WHAT YOU SHOULD DO -
Repeat exactly the lines from the start of the material below up to and including the "seed + shift, detail)" line.

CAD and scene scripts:
-.-.-

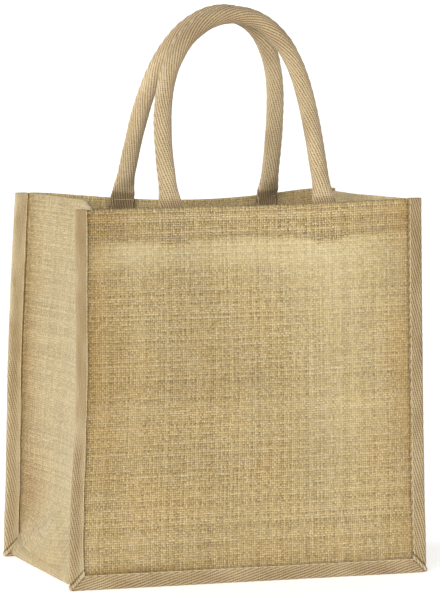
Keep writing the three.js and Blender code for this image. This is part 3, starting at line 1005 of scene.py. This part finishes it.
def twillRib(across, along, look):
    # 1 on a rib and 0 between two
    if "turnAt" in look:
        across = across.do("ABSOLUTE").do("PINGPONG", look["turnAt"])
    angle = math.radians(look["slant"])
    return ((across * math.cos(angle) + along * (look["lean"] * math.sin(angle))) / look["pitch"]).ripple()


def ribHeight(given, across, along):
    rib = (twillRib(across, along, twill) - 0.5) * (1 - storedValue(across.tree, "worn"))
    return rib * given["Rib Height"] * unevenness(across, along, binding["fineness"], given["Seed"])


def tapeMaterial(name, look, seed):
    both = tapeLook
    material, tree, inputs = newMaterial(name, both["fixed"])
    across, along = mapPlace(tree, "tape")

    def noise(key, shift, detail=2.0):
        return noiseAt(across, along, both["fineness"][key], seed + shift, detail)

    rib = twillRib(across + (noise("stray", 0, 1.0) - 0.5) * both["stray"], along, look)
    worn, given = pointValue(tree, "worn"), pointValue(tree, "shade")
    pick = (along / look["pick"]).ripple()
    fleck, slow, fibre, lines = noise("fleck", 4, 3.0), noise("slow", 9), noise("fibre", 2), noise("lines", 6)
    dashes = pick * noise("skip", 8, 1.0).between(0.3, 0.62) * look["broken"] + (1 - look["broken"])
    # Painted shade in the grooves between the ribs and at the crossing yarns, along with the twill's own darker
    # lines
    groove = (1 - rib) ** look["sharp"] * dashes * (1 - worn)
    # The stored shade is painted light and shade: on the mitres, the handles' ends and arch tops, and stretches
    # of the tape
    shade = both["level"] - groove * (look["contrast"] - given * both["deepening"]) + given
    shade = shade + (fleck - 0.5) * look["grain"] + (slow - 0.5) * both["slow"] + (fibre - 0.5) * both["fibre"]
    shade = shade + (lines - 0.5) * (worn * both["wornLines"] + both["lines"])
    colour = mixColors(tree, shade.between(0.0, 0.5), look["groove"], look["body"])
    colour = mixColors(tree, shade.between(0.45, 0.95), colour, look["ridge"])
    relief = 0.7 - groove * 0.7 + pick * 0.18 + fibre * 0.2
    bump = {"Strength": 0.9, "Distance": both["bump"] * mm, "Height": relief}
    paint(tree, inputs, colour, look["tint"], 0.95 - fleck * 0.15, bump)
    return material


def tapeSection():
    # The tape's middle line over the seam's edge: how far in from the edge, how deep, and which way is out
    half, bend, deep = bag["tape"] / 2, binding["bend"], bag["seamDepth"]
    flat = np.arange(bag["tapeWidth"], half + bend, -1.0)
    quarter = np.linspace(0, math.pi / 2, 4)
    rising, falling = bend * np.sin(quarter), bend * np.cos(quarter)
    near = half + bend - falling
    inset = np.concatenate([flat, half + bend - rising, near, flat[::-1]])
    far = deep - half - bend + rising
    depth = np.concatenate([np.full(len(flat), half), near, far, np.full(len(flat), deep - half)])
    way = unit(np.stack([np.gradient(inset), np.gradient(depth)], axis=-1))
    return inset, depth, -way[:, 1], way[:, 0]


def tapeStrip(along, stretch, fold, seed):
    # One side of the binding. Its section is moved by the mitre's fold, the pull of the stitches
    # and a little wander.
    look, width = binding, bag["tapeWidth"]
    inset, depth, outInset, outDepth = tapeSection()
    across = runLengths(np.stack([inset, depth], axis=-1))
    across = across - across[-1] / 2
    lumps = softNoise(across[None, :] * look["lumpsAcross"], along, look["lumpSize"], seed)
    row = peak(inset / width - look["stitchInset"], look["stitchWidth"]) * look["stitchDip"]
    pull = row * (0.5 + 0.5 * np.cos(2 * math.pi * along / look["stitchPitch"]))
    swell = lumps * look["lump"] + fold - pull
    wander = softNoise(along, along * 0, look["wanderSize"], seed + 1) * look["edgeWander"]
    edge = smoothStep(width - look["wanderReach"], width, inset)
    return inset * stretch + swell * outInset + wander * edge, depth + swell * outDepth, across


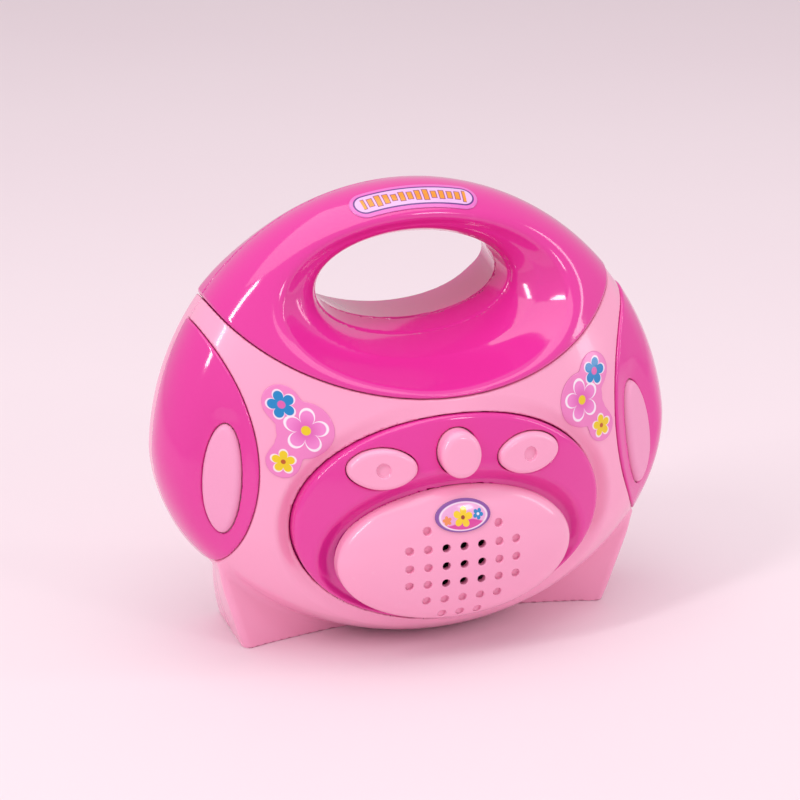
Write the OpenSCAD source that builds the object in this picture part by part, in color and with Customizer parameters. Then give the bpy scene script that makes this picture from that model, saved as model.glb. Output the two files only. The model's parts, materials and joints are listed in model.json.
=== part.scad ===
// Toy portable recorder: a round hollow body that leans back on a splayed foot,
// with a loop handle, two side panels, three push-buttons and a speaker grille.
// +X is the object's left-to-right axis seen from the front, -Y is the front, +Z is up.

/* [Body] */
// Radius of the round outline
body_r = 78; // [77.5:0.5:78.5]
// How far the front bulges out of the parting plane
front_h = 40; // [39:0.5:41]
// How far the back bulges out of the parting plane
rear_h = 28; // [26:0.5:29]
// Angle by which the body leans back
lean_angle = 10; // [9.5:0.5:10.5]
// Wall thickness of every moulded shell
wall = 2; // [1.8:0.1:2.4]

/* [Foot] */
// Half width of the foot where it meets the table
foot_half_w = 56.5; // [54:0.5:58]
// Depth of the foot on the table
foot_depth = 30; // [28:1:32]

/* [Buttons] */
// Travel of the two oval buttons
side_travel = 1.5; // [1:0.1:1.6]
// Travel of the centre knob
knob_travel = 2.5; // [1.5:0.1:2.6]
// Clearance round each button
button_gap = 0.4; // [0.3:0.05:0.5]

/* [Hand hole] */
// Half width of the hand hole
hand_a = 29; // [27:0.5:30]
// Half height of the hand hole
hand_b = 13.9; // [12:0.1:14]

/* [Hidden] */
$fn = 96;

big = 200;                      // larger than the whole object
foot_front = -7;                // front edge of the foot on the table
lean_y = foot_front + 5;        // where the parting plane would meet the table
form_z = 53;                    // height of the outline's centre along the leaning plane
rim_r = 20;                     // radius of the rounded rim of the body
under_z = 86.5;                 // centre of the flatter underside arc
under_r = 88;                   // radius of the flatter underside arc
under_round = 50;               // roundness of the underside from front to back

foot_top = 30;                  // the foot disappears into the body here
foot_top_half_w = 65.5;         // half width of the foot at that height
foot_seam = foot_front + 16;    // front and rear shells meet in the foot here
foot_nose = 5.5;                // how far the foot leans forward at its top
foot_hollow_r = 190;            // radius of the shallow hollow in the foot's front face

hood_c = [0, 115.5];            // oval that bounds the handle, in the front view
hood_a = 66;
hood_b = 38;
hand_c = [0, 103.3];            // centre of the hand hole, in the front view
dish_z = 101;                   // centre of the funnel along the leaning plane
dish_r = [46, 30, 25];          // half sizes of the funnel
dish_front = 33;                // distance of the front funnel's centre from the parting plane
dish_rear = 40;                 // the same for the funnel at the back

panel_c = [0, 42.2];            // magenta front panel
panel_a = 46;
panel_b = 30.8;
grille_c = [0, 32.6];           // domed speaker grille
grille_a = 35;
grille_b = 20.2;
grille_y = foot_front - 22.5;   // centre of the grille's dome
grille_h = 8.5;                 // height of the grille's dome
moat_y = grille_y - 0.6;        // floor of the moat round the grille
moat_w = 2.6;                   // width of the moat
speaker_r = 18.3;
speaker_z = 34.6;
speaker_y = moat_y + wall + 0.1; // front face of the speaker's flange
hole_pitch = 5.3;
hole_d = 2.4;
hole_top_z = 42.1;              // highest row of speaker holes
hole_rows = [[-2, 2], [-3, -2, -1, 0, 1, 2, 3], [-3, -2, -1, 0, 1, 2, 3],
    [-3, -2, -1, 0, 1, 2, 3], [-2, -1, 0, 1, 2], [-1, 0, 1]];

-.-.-

OUTPUT OF THE EXERCISE -
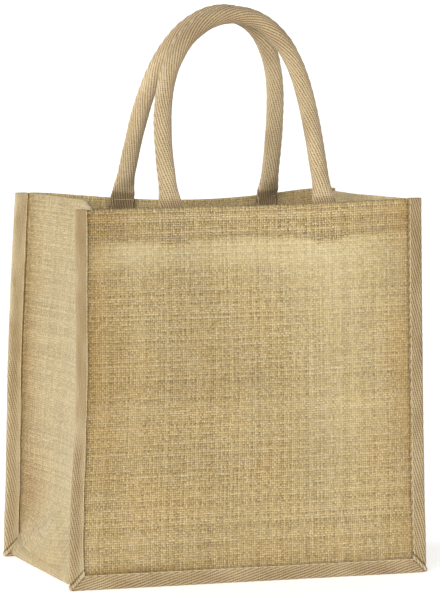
Keep writing the three.js and Blender code for this image. This is part 3, starting at line 1005 of scene.py. This part finishes it.
def twillRib(across, along, look):
    # 1 on a rib and 0 between two
    if "turnAt" in look:
        across = across.do("ABSOLUTE").do("PINGPONG", look["turnAt"])
    angle = math.radians(look["slant"])
    return ((across * math.cos(angle) + along * (look["lean"] * math.sin(angle))) / look["pitch"]).ripple()


def ribHeight(given, across, along):
    rib = (twillRib(across, along, twill) - 0.5) * (1 - storedValue(across.tree, "worn"))
    return rib * given["Rib Height"] * unevenness(across, along, binding["fineness"], given["Seed"])


def tapeMaterial(name, look, seed):
    both = tapeLook
    material, tree, inputs = newMaterial(name, both["fixed"])
    across, along = mapPlace(tree, "tape")

    def noise(key, shift, detail=2.0):
        return noiseAt(across, along, both["fineness"][key], seed + shift, detail)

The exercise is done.